Having completed my formal training I commenced a Bachelor of Mechanical Engineering at Waikato University and continued to work as a technician in both single seat racing and V8ST. In 2013 I moved to Melbourne Australia to continue my Degree at RMIT University and while completing my degree I worked for an independent workshop that specialised in Jaguar and Landrover as well as servicing a range of European vehicles. While working on these marque I have learnt a lot about what can be done to both increase the life of these vehicles, as well as decrease the life time service costs.

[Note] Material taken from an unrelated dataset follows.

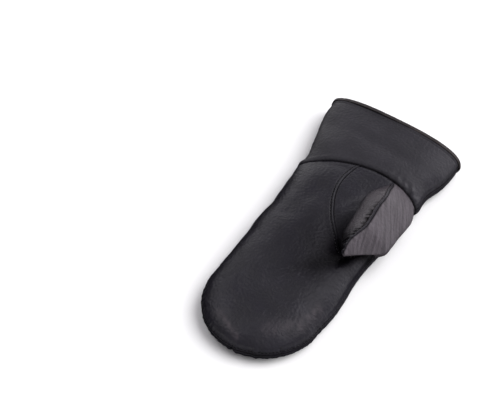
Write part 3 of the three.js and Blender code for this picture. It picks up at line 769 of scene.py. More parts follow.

In 2015 myself and my business partners purchased Pickards Automotive (previously Pickards of Melbourne) with the idea of offering a automotive workshop that could offer great experience and a cheaper service life for our customers vehicles. We specialise in British and European vehicles, offering all mechanical servicing as well as parts.
This blog is a series of posts about the vehicles that we work on and what we find and observe. There will also be posts about the classic cars that we work on and repair. These posts are my observations and opinions only and I implore people to comment and share their experience on the different post topics.
Thank you for checking out our blog.